The firing awakened the occupants of the ranch-house and the Overland camp, and in a few minutes all hands were on the scene, armed and ready for whatever might be required of them. Guards were thrown out to protect the place from a surprise attack. The prowler had disappeared, but he had left a plain trail to a point where his mustang had been staked down. From there his tracks led into the foothills, but the direction he took upon entering the hills was no indication of his probable destination.

“I found something,” shouted Idaho who had just come around the corner of the corral with his lantern and passed down at the rear of the stable. The Overlanders and Bindloss found him carrying a large basket at arm’s length. Idaho plainly was suspicious of that basket, and he proposed to take no chances with it. For all he knew it might be full of rattlers.

No one made a move to investigate the basket’s contents as Idaho put it down on the ground and backed away.

“Perhaps the man went away in such haste he forgot his luncheon,” suggested Emma whimsically, which caused a laugh and relieved the tension somewhat.

“You are a lot of tenderfeet,” averred Hippy, limping over and peering down at the basket. He gave it a gentle shake.

“Oh, Hippy darlin’! Be careful,” begged Nora.

“Be quiet! There is something alive in here,” warned Lieutenant Wingate, giving the basket another shake, whereupon his companions distinctly heard familiar sounds coming from it.

“Birds! Well, what do you folks know about that? Someone has made us a present of a basket of birds, perhaps blackbirds with which to make a pie,” chortled Hippy.

The basket cover was secured with a piece of wire, which the Overlander unwound and cautiously peered within while Tom Gray held a lantern to enable Hippy to see.

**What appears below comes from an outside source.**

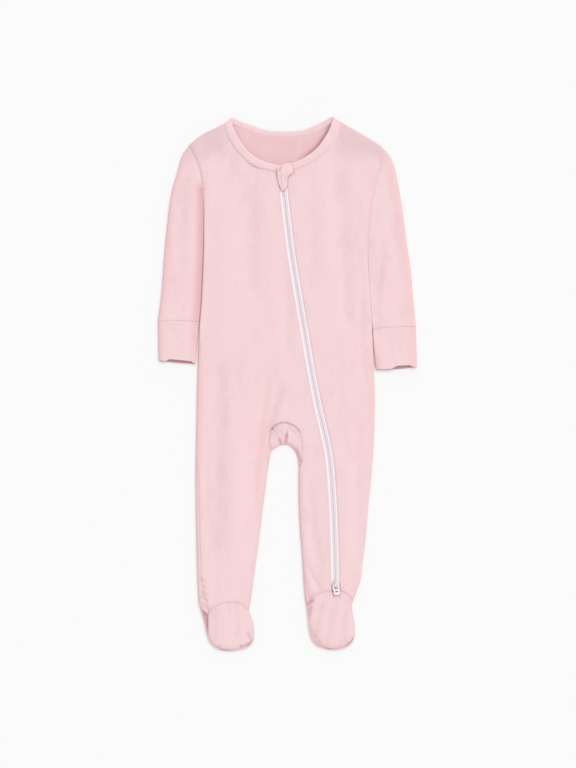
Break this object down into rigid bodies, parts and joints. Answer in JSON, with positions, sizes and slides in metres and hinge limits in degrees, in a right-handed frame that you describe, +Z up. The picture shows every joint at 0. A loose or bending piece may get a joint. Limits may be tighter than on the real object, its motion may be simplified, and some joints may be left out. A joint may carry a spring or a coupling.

He thrust a hand in and brought out a bird, holding it up for the others to look at.

“Bindloss, what do you think of our present?” he cried jovially.

“Well, I’ll be shot!” exclaimed the rancher. “What fool is carrying ’round a basket of birds?” The rancher laughed uproariously.

Tom Gray took one look at the bird and uttered an exclamation under his breath, then after cautiously peering into the basket, being careful that none of the other birds there made its escape, he got up and faced his companions with a puzzled expression in his eyes.

At this instant, Grace and Elfreda also discovered what both Tom and Hippy already knew.

“A carrier pigeon!” exclaimed Miss Briggs wonderingly. “Are they all carriers?”

“All carriers, and fully equipped for business,” Tom informed them. “Are we back in France in the war?”

Hippy turned the basket about so that the light would shine on the other side of it, and made a fresh discovery, more important, even, than the discovery of the carrier pigeons. They heard him utter an exclamation and saw him remove something that was hanging to the handle and tied to it with a leather thong.